***** Collected material

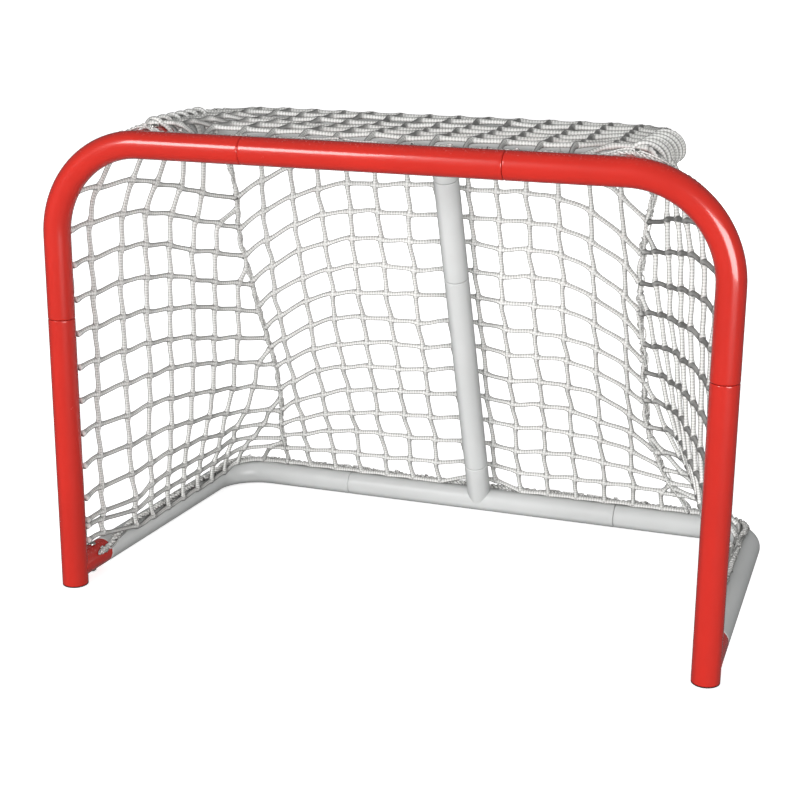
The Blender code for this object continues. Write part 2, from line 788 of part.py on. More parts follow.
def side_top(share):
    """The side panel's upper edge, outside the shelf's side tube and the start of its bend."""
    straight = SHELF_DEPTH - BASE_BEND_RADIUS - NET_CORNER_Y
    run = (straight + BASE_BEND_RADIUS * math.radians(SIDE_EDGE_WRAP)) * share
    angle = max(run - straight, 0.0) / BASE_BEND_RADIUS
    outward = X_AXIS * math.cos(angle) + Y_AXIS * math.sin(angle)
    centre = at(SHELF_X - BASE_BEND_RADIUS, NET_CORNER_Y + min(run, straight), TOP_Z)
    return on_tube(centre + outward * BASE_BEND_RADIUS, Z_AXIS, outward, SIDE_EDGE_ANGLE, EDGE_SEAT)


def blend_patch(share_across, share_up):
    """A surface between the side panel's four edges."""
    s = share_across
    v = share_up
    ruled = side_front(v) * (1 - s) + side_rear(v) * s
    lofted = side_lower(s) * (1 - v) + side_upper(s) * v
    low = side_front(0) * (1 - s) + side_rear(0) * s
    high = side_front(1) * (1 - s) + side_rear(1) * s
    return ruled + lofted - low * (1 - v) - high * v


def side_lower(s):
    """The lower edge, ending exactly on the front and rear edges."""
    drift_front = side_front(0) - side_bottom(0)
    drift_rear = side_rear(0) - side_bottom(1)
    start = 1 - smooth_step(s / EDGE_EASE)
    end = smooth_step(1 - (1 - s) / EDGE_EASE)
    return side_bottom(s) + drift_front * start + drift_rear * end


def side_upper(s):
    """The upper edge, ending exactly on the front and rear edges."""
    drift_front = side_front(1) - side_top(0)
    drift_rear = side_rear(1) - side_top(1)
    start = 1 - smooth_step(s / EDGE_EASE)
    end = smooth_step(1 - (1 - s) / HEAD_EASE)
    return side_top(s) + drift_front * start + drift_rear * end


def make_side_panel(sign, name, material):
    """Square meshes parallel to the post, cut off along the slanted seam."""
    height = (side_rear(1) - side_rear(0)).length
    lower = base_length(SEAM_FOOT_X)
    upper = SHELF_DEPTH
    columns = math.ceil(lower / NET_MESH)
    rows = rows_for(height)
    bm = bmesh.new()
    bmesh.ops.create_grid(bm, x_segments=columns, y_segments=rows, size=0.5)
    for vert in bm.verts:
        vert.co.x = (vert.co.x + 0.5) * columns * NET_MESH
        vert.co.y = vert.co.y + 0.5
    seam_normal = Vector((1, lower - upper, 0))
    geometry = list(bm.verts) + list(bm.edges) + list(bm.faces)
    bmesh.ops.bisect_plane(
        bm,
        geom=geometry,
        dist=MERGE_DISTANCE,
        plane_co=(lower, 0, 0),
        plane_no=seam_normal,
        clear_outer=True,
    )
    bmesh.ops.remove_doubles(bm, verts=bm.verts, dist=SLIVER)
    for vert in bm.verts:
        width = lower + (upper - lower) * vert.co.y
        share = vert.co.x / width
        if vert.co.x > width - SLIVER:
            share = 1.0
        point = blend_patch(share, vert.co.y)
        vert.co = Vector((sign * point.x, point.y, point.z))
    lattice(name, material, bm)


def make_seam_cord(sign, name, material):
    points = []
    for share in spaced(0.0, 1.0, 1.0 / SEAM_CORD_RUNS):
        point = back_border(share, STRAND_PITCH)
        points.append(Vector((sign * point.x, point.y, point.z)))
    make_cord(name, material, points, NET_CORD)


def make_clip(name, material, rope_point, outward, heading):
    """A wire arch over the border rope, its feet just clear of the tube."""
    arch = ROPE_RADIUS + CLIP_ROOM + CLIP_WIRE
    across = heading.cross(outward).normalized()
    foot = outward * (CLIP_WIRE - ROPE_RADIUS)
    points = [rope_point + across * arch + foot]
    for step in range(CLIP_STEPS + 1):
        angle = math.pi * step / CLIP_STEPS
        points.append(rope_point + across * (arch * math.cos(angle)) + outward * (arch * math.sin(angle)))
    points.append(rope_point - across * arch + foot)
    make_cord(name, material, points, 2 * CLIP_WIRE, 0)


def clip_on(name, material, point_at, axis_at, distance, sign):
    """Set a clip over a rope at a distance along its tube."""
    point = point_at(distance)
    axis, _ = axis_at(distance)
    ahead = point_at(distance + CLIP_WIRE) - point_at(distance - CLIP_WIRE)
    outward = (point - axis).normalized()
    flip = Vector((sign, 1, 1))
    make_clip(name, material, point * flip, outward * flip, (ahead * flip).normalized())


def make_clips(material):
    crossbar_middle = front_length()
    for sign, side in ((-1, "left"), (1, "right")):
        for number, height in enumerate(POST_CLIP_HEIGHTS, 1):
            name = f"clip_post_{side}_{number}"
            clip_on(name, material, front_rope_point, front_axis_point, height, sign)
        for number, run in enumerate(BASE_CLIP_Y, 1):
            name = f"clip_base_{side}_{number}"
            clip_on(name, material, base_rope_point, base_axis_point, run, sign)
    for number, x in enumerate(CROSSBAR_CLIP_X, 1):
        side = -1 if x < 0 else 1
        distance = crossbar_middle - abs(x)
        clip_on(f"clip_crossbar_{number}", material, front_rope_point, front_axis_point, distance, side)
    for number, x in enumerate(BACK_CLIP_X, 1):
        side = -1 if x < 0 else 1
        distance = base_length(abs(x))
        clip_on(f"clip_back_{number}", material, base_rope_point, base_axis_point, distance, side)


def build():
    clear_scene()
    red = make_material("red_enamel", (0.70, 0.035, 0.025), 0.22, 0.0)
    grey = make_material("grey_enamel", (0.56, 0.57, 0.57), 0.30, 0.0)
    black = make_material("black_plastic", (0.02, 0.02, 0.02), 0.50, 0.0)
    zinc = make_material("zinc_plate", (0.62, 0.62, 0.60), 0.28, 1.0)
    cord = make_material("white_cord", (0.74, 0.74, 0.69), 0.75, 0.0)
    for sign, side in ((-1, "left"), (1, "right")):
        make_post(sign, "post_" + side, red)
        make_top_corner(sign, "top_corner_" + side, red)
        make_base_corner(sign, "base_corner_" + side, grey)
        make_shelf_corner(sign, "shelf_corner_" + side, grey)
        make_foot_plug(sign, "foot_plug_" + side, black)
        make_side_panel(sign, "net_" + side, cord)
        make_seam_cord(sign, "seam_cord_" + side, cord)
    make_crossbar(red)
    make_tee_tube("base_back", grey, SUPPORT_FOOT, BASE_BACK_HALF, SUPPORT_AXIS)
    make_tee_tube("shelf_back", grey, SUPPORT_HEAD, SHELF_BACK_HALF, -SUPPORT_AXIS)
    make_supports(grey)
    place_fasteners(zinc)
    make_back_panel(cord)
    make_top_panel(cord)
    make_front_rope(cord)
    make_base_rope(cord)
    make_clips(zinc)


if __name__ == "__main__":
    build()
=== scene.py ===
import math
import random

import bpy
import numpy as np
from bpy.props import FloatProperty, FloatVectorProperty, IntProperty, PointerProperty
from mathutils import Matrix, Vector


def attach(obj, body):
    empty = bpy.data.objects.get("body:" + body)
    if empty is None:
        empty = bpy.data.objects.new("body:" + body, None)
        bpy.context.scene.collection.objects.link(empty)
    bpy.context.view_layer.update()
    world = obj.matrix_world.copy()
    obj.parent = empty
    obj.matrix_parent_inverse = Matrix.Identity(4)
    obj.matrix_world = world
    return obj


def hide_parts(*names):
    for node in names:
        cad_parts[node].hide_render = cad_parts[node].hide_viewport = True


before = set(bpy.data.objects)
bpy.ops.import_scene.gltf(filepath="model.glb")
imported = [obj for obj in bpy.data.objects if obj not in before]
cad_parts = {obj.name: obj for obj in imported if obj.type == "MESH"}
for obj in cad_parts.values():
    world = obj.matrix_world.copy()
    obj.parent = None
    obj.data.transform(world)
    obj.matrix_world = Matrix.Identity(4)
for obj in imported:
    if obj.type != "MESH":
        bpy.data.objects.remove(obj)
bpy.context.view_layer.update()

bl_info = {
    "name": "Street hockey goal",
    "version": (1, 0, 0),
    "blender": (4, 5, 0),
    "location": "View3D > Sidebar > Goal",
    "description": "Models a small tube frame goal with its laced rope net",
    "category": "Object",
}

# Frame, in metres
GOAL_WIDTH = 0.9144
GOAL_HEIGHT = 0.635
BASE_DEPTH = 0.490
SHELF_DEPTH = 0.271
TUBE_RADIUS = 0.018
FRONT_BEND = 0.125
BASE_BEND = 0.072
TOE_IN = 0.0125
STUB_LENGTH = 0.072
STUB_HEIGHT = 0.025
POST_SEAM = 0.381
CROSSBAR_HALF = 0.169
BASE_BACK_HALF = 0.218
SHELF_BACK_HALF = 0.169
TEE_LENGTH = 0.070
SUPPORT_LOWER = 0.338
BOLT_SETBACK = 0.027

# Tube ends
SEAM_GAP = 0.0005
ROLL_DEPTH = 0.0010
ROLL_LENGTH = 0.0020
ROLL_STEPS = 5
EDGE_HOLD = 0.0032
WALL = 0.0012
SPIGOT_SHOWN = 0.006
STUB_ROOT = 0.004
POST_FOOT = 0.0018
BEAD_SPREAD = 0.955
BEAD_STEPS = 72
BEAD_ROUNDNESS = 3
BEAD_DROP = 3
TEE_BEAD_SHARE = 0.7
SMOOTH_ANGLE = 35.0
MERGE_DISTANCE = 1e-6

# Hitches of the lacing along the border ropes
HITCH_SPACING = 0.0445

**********

Provide an exact reproduction of only those lines that start at the line containing "0.025), 0.22, 0.0)" and end at the line containing "imported = [obj", inclusive.

    red = make_material("red_enamel", (0.70, 0.035, 0.025), 0.22, 0.0)
    grey = make_material("grey_enamel", (0.56, 0.57, 0.57), 0.30, 0.0)
    black = make_material("black_plastic", (0.02, 0.02, 0.02), 0.50, 0.0)
    zinc = make_material("zinc_plate", (0.62, 0.62, 0.60), 0.28, 1.0)
    cord = make_material("white_cord", (0.74, 0.74, 0.69), 0.75, 0.0)
    for sign, side in ((-1, "left"), (1, "right")):
        make_post(sign, "post_" + side, red)
        make_top_corner(sign, "top_corner_" + side, red)
        make_base_corner(sign, "base_corner_" + side, grey)
        make_shelf_corner(sign, "shelf_corner_" + side, grey)
        make_foot_plug(sign, "foot_plug_" + side, black)
        make_side_panel(sign, "net_" + side, cord)
        make_seam_cord(sign, "seam_cord_" + side, cord)
    make_crossbar(red)
    make_tee_tube("base_back", grey, SUPPORT_FOOT, BASE_BACK_HALF, SUPPORT_AXIS)
    make_tee_tube("shelf_back", grey, SUPPORT_HEAD, SHELF_BACK_HALF, -SUPPORT_AXIS)
    make_supports(grey)
    place_fasteners(zinc)
    make_back_panel(cord)
    make_top_panel(cord)
    make_front_rope(cord)
    make_base_rope(cord)
    make_clips(zinc)


if __name__ == "__main__":
    build()
=== scene.py ===
import math
import random

import bpy
import numpy as np
from bpy.props import FloatProperty, FloatVectorProperty, IntProperty, PointerProperty
from mathutils import Matrix, Vector


def attach(obj, body):
    empty = bpy.data.objects.get("body:" + body)
    if empty is None:
        empty = bpy.data.objects.new("body:" + body, None)
        bpy.context.scene.collection.objects.link(empty)
    bpy.context.view_layer.update()
    world = obj.matrix_world.copy()
    obj.parent = empty
    obj.matrix_parent_inverse = Matrix.Identity(4)
    obj.matrix_world = world
    return obj


def hide_parts(*names):
    for node in names:
        cad_parts[node].hide_render = cad_parts[node].hide_viewport = True


before = set(bpy.data.objects)
bpy.ops.import_scene.gltf(filepath="model.glb")
imported = [obj for obj in bpy.data.objects if obj not in before]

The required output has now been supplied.